Grigor Dimitrov – New coach Franco Davin has not quite had the desired effect yet. Dimitrov’s US Open second round exit is arguably not a flop, for the Bulgarian has suffered from a season strewn with premature exits. 2014 was a ground breaking year for Dimitrov, but he has failed to capitalize from it. In Kuala Lumpur, he managed to beat Joao Sousa but then was knocked out by #74 Benjamin Becker. In Tokyo he crashed out in the first round. In Stockholm his performance was marginally more promising, reaching the quarter finals to lose to Tomas Berdych 6-4 7-5. Next week Dimitrov plays in Basel, but it seems like the end of the season couldn’t come quick enough for the 24 year old.

Ranking after US Open: 19

Ranking Now: 26

Lucie Safarova – She lit up the French Open earlier in the year, but the Czech was crushed 6-4 6-1 in the opening round of Flushing Meadows. Since then, Safarova has only played one match – losing to Pavlyuchenkova in three sets after receiving a first round bye in Moscow – and will play Garbine Muguruza on Monday in the WTA Finals, following the securement of her spot in the event on Friday with Suarez Navarro’s loss.

Ranking after US Open: 9

Ranking Now: 9

Garbine Muguruza – Safarova’s opponent similarly excelled in the summer, coming second only to a superbly imperious Serena Williams at Wimbledon.
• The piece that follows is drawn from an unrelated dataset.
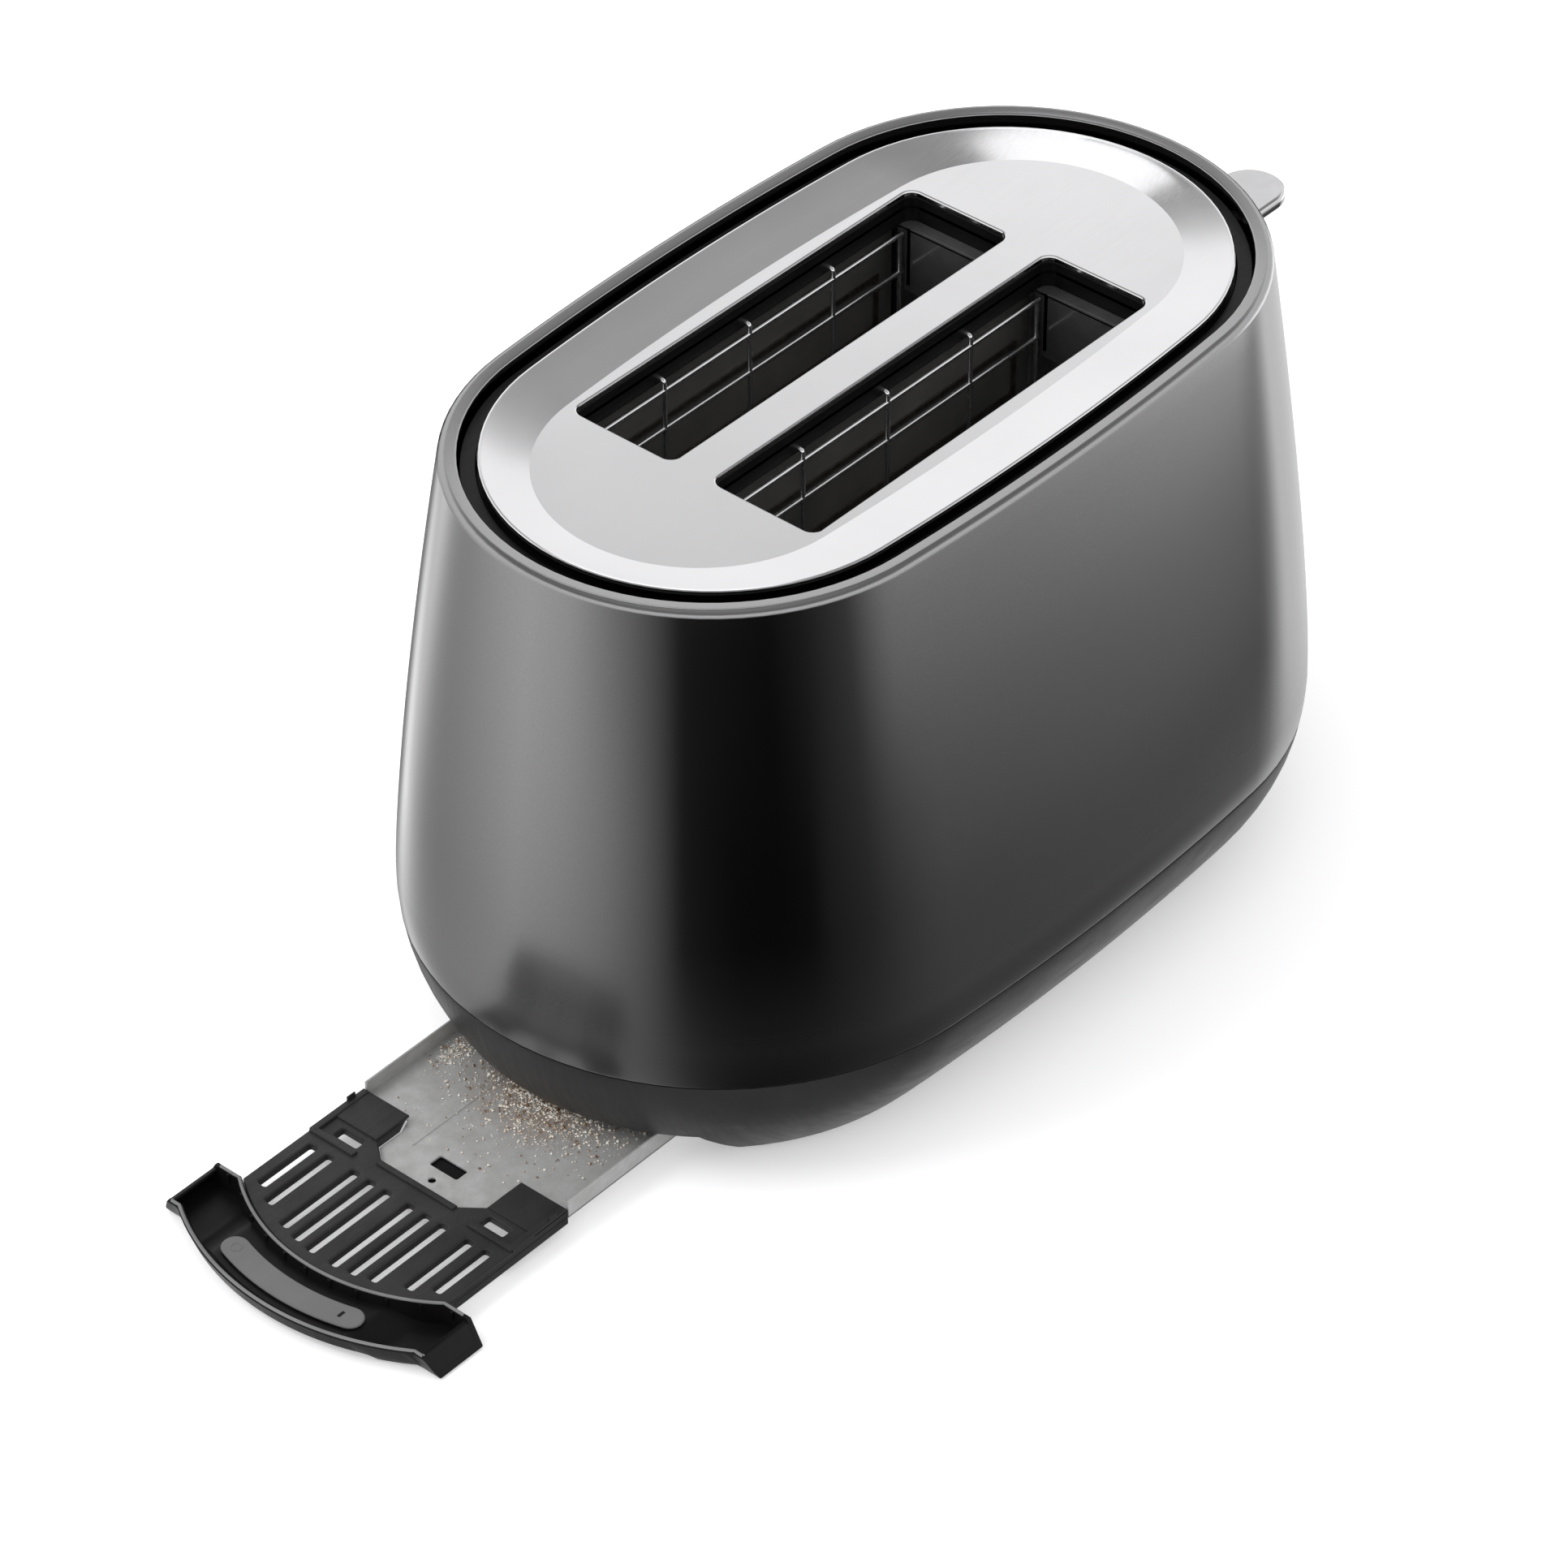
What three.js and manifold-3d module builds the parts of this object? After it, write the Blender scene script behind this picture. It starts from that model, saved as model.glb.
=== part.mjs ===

The Spaniard has been invigorated since defeat in Round Two of the US. Wuhan saw the youngster reach the final after defeating the likes of Angelique Kerber and Ana Ivanovic. Yet she had the drive to go one step better in Beijing, one of the biggest tournaments outside of the grand slams on the WTA tour. It has been the response of a mature, wise veteran, rather than a developing talent.